§ **Your instructions**: Quote every line below exactly as it reads.

§ **Given information**:
* Start *

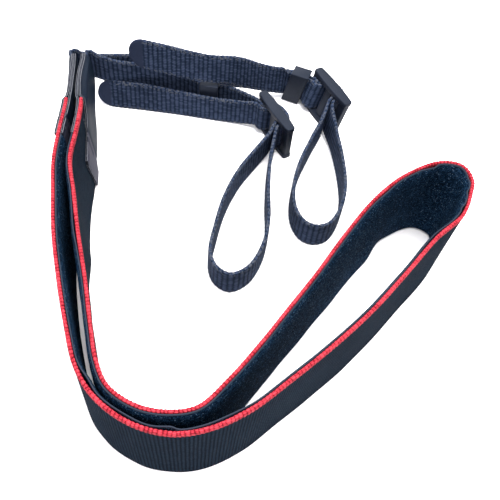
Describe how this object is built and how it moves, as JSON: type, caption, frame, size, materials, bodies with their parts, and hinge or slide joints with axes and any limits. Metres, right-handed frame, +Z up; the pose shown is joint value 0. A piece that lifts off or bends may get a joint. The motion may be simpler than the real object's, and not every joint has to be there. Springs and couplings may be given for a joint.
{
  "type": "camera strap",
  "caption": "Wide woven neck strap with raised coloured edges, folded into a hook and standing on its edge, with narrow webbing ends looped through slide buckles for a camera's lugs",
  "frame": {"origin": "under the middle of the strap's bounding box, on the surface that the strap's lower edge stands on", "axes": "X to the right and Y to the back of the picture's table, Y along the longest extent; Z up, along the band's width, which is the shortest extent"},
  "size_m": [0.134, 0.1546, 0.0361],
  "materials": {
    "woven_face": "ribbed grosgrain weave, matte",
    "edge_stripe": "raised cord-like weave, matte",
    "lining": "short soft nap with a faint sparkle",
    "tab": "smooth synthetic leather, low sheen, pale cut edges",
    "webbing": "cross-ribbed nylon webbing, matte",
    "buckle": "fine matte moulding",
    "keeper": "fine matte moulding"
  },
  "bodies": {
    "root": {"band": "woven_face", "edge_stripe_upper": "edge_stripe", "edge_stripe_lower": "edge_stripe", "lining": "lining", "tab_a_outer": "tab", "tab_a_inner": "tab", "tab_b_outer": "tab", "tab_b_inner": "tab", "webbing_a": "webbing", "webbing_b": "webbing", "triglide_a": "buckle", "triglide_b": "buckle", "keeper_a": "keeper", "keeper_b": "keeper"}
  },
  "joints": []
}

* End *

§ **Solution below**:
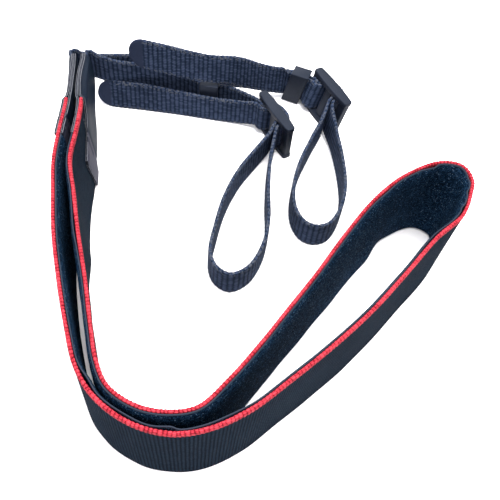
Describe how this object is built and how it moves, as JSON: type, caption, frame, size, materials, bodies with their parts, and hinge or slide joints with axes and any limits. Metres, right-handed frame, +Z up; the pose shown is joint value 0. A piece that lifts off or bends may get a joint. The motion may be simpler than the real object's, and not every joint has to be there. Springs and couplings may be given for a joint.
{
  "type": "camera strap",
  "caption": "Wide woven neck strap with raised coloured edges, folded into a hook and standing on its edge, with narrow webbing ends looped through slide buckles for a camera's lugs",
  "frame": {"origin": "under the middle of the strap's bounding box, on the surface that the strap's lower edge stands on", "axes": "X to the right and Y to the back of the picture's table, Y along the longest extent; Z up, along the band's width, which is the shortest extent"},
  "size_m": [0.134, 0.1546, 0.0361],
  "materials": {
    "woven_face": "ribbed grosgrain weave, matte",
    "edge_stripe": "raised cord-like weave, matte",
    "lining": "short soft nap with a faint sparkle",
    "tab": "smooth synthetic leather, low sheen, pale cut edges",
    "webbing": "cross-ribbed nylon webbing, matte",
    "buckle": "fine matte moulding",
    "keeper": "fine matte moulding"
  },
  "bodies": {
    "root": {"band": "woven_face", "edge_stripe_upper": "edge_stripe", "edge_stripe_lower": "edge_stripe", "lining": "lining", "tab_a_outer": "tab", "tab_a_inner": "tab", "tab_b_outer": "tab", "tab_b_inner": "tab", "webbing_a": "webbing", "webbing_b": "webbing", "triglide_a": "buckle", "triglide_b": "buckle", "keeper_a": "keeper", "keeper_b": "keeper"}
  },
  "joints": []
}